Dufner became the third first-time major winner this year, joining Masters champion Adam Scott and Merion winner Justin Rose. He also becomes just the sixth of the 26 men who've shot 63 in a major, which he did Friday, to go on and win the tournament. The others were Johnny Miller (1973 U.S. Open), Nicklaus (1980 U.S. Open), Ray Floyd (1982 PGA), Greg Norman (1986 British Open) and Tiger Woods (2007 PGA). Some company.
The world's 21st-ranked player started the day one behind Furyk, the 2003 U.S. Open champ, who hadn't been able to hold on the last four times he was ahead anywhere after three rounds. But Dufner drew even with a birdie on No. 4, and went in front with another bird on the next hole. Furyk then caught him with one of his own at the sixth. It was good stuff from the last two out there, which doesn't always happen on these stages. Dufner took the lead, as it turned out for keeps, with a bird at 8. The advantage doubled when Furyk dropped a stroke at 9.
Dufner, who had six consecutive 1-putts on the front side, missed three chances to extend the margin to three. After both made six straight pars, each birdied the 16th. Furyk first, from about 12 feet, which he had to have because Dufner basically had a virtual gimme, his third of the round. You don't see that too much on the last day of a major, either. Dufner could have put it away on 17 but he missed a 3-footer. It was his first bogey in 27 holes. After both missed the green short on 18, they each made one more. It didn't matter.
"Fortunately, I had a little bit of a cushion," Dufner acknowledged. "That last putt was right in the perfect range for me. I haven't practiced many 4- or 6-inch putts to win. But it was the perfect ending for me."
It wasn't Shaun Micheel hitting a 7-iron to within inches at the last PGA here a decade ago. But it means the same.
"My name will always be on the trophy," Dufner said. "Nobody can take that away from me."
Furyk, who hadn't had a top 10 in this major since 2002, shot 71, his worst score of the week. He didn't lose, he got beat. There's a difference, even it probably won't make him feel any better, especially at 43 after all his other major near-misses.
Fellow Swedes Henrik Stenson (70) and Jonas Blixt (70), who was making his PGA debut, got third and fourth, respectively, at 273 and 274. Stenson has now been no lower than third in his last four starts, with no wins. That includes a second at last month's British Open.
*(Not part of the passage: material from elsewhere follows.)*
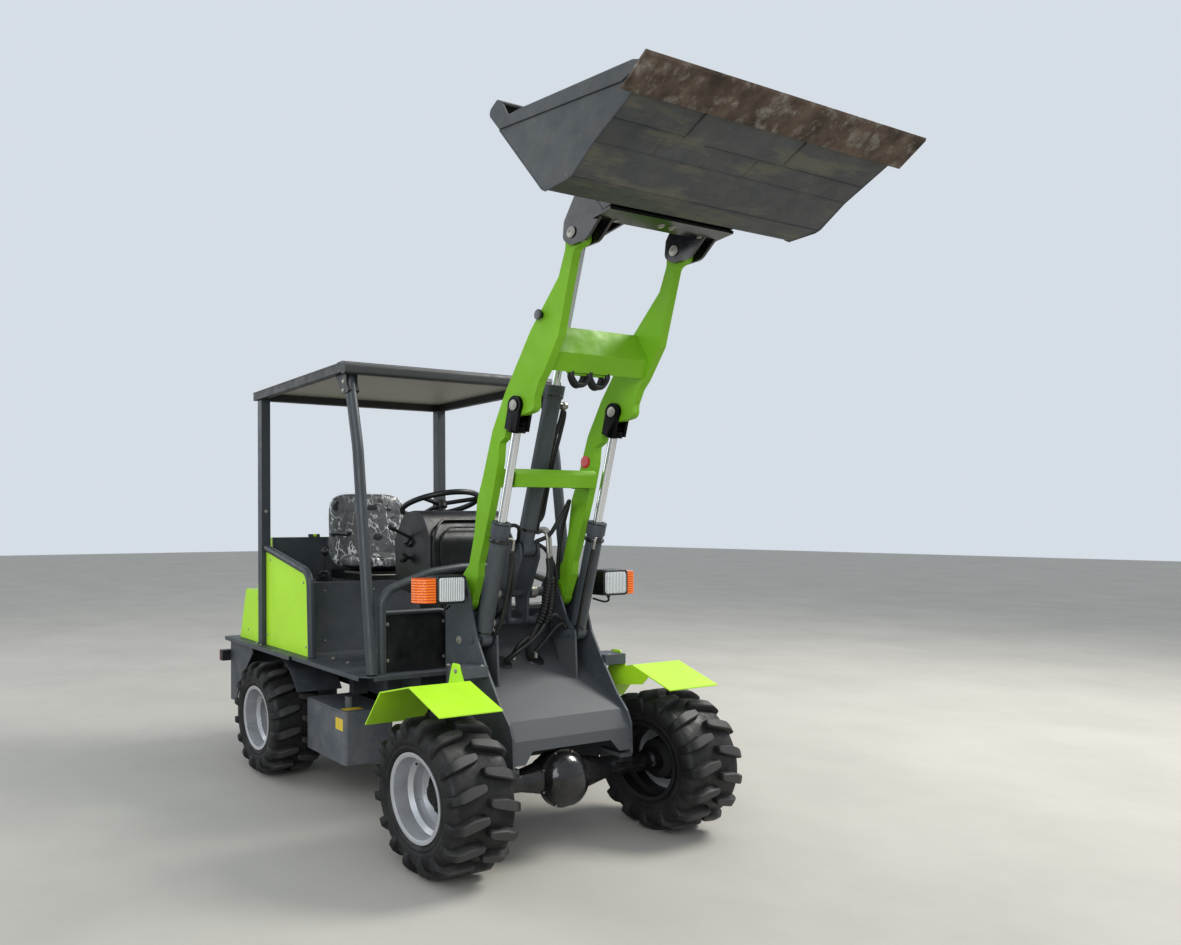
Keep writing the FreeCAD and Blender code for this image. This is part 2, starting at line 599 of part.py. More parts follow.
rail_path = [(-660, 1864, 1335), (-660, 1262, 1208), (-660, 1244, 736.2)]
node("side_rails", *both(pipe(rail_path, D.rail_radius, 90)))
SIDEPANEL = [(1267.2, 736), (1866, 736), (1866, 1311.8), (1284.3, 1189.2, 67)]
node("side_panels", *both(prism("YZ", SIDEPANEL, "-panel_x", "-panel_x + panel_thick")))

posts = both(box(("-rear_post_x - rear_post/2", "-rear_post_x + rear_post/2"), (1869, 1929),
                 ("deck_top", 2258)))
front_path = [(-645, 614, 739), (-645, 697, 1450), (-645, 743, 1864), (-645, 834, 2251)]
front_posts = both(pipe(front_path, D.post_radius, [2600, 900]))
node("canopy_posts", *posts, *front_posts)
beams = [box((-706, -660), (800, 1960), (2258, 2304)), box((660, 706), (800, 1960), (2258, 2304)),
         box((-660, 660), (1914, 1960), (2258, 2304))]
NOSEBEAM = [(760, 2246, 12), (760, 2312, 28), (846, 2312), (846, 2306), (802, 2306),
            (802, 2246, 8)]
front_beam = prism("YZ", NOSEBEAM, "-roof_half", "roof_half")
roof = box(("-roof_half", "roof_half"), (800, 1960), (2303, "roof_top"))
node("canopy_roof", fuse(*beams, front_beam, roof))
CAP = [(806, 2257), (846, 2257), (920, 2257), (878, 2200), (846, 2150, 10), (780, 2156, 10),
       (802, 2200)]
cap = cut(prism("YZ", CAP, -678, -612), pipe(front_path, D.post_radius + 0.3, [2600, 900]))
node("canopy_corner_caps", *both(cap))

seat_box = cut(box((-620, 620), (1430, 1930), (735, 1140)),
               box((-616, 616), (1434, 1926), (734, 1136)))
node("seat_box", seat_box)
hood_front = box((-585, 585), (1930.3, 1940), (1142, 1397))
HOOD_HINGE = (1943.0, 1408.0)
pins = both(rod("x", HOOD_HINGE, 5, -330, -250))
knuckle = fuse(rod("x", HOOD_HINGE, 9, -329, -300), rod("x", HOOD_HINGE, 9, -275, -251),
               box((-329, -300), (1934, 1940), (1394, 1408)),
               box((-275, -251), (1934, 1940), (1394, 1408)))
node("hood_front_panel", fuse(hood_front, *pins, *both(knuckle)))
COWL = [(1941, 735), (2290, 735), (2187, 1063, 20), (1941, 1063)]
COWL_IN = [(1930, 734), (2285, 734), (2183, 1059, 16), (1930, 1059)]
node("rear_cowl", cut(prism("YZ", COWL, -665, 665), prism("YZ", COWL_IN, -661, 661)))
HOOD = [(1945, 1068), (2187, 1068), (2160, 1110, 30), (2030, 1392, 40), (1945, 1398)]
HOOD_IN = [(1940, 1064), (2181, 1064), (2156, 1108, 28), (2027, 1388, 38), (1940, 1394)]
leaf = cut(fuse(rod("x", HOOD_HINGE, 9, -299.5, -275.5),
                box((-299.5, -275.5), (1944, 1956), (1394, 1404))),
           rod("x", HOOD_HINGE, "5 + pin_play", -310, -260))
node("engine_hood", fuse(cut(prism("YZ", HOOD, -585, 585), prism("YZ", HOOD_IN, -581, 581)),
                         *both(leaf)))
node("power_unit", box((-300, 300), (1960, 2150), (735, 1040)))

cushion = prism("YZ", [(1400, 1195.3, 24), (1400, 1304, 44), (1699, 1290, 20), (1699, 1195.3, 12)],
                -260, 260)
back_rest = prism("YZ", [(1726, 1210, 20), (1700, 1300, 40), (1724, 1675, 36), (1816, 1668, 30),
                         (1812, 1210, 20)], -275, 275)
node("seat_cushion", cushion)
node("seat_back", back_rest)
node("seat_base", fuse(box((-200, 200), (1440, 1700), (1140, 1195)),
                       box((-215, 215), (1696, 1850), (1140, 1195)),
                       prism("YZ", [(1812.4, 1190), (1846, 1190), (1852, 1640), (1816.2, 1640)],
                             -60, 60)))

DOME = [(655, 1110, 20), (850, 1110), (985, 1136, 50), (1000, 1400, 80), (900, 1540, 80),
        (740, 1560, 110), (655, 1400, 80)]
pedestal = prism("YZ", [(668, 735), (860, 735), (860, 1124), (668, 1124)], -200, 200)
console = fuse(prism("YZ", DOME, -270, 270), pedestal)
node("console", console)
tilt_back = math.radians(17)
hub = (953.0, 1591.0)
foot_s, foot_z = hub[0] - 160 * math.sin(tilt_back), hub[1] - 160 * math.cos(tilt_back)
node("steering_column", cut(between((foot_s, foot_z), hub, 24, 10, 139.5), console))
ring = Part.makeTorus(D.wheel_ring, D.ring_tube)
spokes = [Part.makeCylinder(9, D.wheel_ring - 6, V(), V(math.cos(a), math.sin(a), 0))
          for a in (math.radians(d) for d in (90, 210, 330))]
centre = Part.makeCylinder(38, 34, V(0, 0, -20))
wheel = feature(ring.multiFuse(spokes + [centre]), "wheel")
wheel.Placement = FreeCAD.Placement(V(0, y(hub[0]), hub[1]), FreeCAD.Rotation(V(1, 0, 0), -17))
node("steering_wheel", wheel)

hoop = [(-580, 628, 735), (-580, 628, 1090), (-537, 628, 1153), (-300, 628, 1233),
        (-100, 628, 1254), (100, 628, 1254), (300, 628, 1233), (537, 628, 1153),
        (580, 628, 1090), (580, 628, 735)]
inner = [(-570, 628, 1038), (-188, 628, 1038), (-188, 628, 735)]
node("front_guards", fuse(pipe(hoop, D.guard_tube, [80, 80, 400, 400, 400, 400, 80, 80]),
                          *both(pipe(inner, 13, 50))))
PANEL = [(-557.5, 741), (-201.5, 741), (-201.5, 1024.5, 38), (-557.5, 1024.5)]
node("front_panels", *both(prism("XZ", PANEL, 626, 630)))
lever = between((1560, 1141), (1540, 1300), 8, 0, 170, -420)
knob = feature(Part.makeSphere(24, V(-420, y(1539), 1316)))
node("control_levers", fuse(lever, knob, rod("z", (-420, 1558), 40, 1140, 1180)))

hitch = fuse(box((-60, 60), (2380, 2456), (440, 456)),
             box((-60, 60), (2380, 2456), (500, 516)),
             box((-90, 90), (2374, 2386), (424, 532)))
node("tow_hitch", cut(hitch, rod("z", (0, 2424), 16, 430, 530)))
node("tail_lamps", *both(box((-760, -640), (2374, 2430), (570, 640))))

# Checks and files

doc.recompute()
wrong = ["%s (%s)" % (obj.Name, obj.Label) for obj in doc.Objects
         if "Invalid" in obj.State or "Error" in obj.State]
if wrong:
    raise RuntimeError("bad state: " + ", ".join(wrong))
for name, piece in NODES.items():
    shape = piece.Shape
    if shape.isNull() or not shape.isValid() or not shape.Solids:
        raise RuntimeError("bad shape: " + name)
    shape.exportStep(os.path.join("parts", name + ".step"))
    b = shape.BoundBox
    print("%-22s %8.0f cm3  X %6.0f %6.0f  Y %6.0f %6.0f  Z %6.0f %6.0f  solids %d" % (
        name, shape.Volume / 1000, b.XMin, b.XMax, b.YMin, b.YMax, b.ZMin, b.ZMax, len(shape.Solids)))
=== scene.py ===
import json
import math
import bmesh
import bpy
from mathutils import Euler, Matrix, Vector


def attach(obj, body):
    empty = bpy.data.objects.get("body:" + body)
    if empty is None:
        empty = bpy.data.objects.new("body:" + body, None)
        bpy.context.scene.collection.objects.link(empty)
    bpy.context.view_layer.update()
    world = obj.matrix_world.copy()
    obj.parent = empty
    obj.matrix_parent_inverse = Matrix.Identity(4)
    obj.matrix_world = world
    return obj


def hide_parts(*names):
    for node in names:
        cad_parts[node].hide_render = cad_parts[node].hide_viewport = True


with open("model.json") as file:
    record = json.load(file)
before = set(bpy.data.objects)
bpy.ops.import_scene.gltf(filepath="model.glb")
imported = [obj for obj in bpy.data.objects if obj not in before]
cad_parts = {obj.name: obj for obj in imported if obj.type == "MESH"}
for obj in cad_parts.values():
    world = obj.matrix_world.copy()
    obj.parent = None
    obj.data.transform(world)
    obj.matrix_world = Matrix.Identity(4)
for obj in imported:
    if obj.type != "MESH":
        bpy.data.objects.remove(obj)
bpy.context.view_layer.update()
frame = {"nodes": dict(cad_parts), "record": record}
nodes = frame["nodes"]
AXLE_MIDDLE, AXLE_HALF, AXLE_HEIGHT = 0.209, 0.849, 0.33  # metres
WHEELS = {"front_right": (-1, 0), "front_left": (1, 0), "rear_right": (-1, 1698), "rear_left": (1, 1698)}


def at(x, s, z):
    """Point in metres from millimetres: x to the left, s behind the front axle, z up."""
    return Vector((x / 1000, (s - 640) / 1000, z / 1000))


# Camera, light and floor

cam_data = bpy.data.cameras.new("camera")
cam_data.sensor_width = 36
cam_data.lens = 26.549
cam_data.shift_x = 0.25
cam_data.shift_y = 0.035
cam = bpy.data.objects.new("camera", cam_data)
bpy.context.collection.objects.link(cam)
right = Vector((0.90190341, -0.43192443, -0.00339455))
up = Vector((-0.00185485, -0.01173171, 0.99992946))
forward = Vector((0.43193379, 0.90183349, 0.01138203))
cam.matrix_world = Matrix.LocRotScale(Vector((-2.83594, -3.73263, 1.48372)),
                                      Matrix((right, up, -forward)).transposed().to_quaternion(), None)
bpy.context.scene.camera = cam


def area_light(name, spot, target, size, power, tint=(1, 1, 1)):
    data = bpy.data.lights.new(name, "AREA")
    data.shape = "DISK"
    data.size, data.energy, data.color = size, power, tint
    lamp = bpy.data.objects.new(name, data)
    lamp.location = spot
    lamp.rotation_euler = (Vector(target) - Vector(spot)).to_track_quat("-Z", "Y").to_euler()
    bpy.context.collection.objects.link(lamp)


area_light("key", (6.5, -2.2, 7.2), (0, 0, 1), 3.4, 640, (1, 0.97, 0.92))
area_light("fill", (-5.5, -4.5, 3.6), (0, 0, 1.2), 5.0, 200, (0.95, 0.98, 1))
area_light("rim", (-5.5, 6.5, 4.0), (0, 0, 1.0), 6.0, 110, (0.96, 0.98, 1))
world = bpy.data.worlds.new("studio")
bpy.context.scene.world = world
world.use_nodes = True
world.node_tree.nodes["Background"].inputs["Color"].default_value = (0.80, 0.86, 0.93, 1)
world.node_tree.nodes["Background"].inputs["Strength"].default_value = 0.72
bpy.context.scene.view_settings.view_transform = "Standard"
bpy.context.scene.view_settings.look = "Medium High Contrast"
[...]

Scott (70), who's played as well in majors as anyone the past few years with still the lone win, was next at 275 with Scott Piercy (65). David Toms (67), the 2001 champ, was next at 276. Jason Day (67), 2007 Masters champ Zach Johnson (68), Dustin Johnson (69) and defending champ Rory McIlroy (70) tied at 277.
There have now been 19 different winners of the last 21 majors, for those charting it at home. It's life in the Tiger-free landscape.
That's not Dufner's problem.
"It was a tough test for me," he said. "I was pretty nervous over that first 3-footer. There's going to be nerves when you're trying to win a major championship. I hit some shots close early that made it easier, so I didn't put as much pressure on my putter. I was determined to play well, give myself a chance. I watch a lot of sports, to see how different people respond to pressure. I try to learn from everyone. I think it helps in these situations . . .
"It's definitely going to change my life. I'm determined not to let it change me. I hope it propels me to some better things. You never know if you belong until you do it."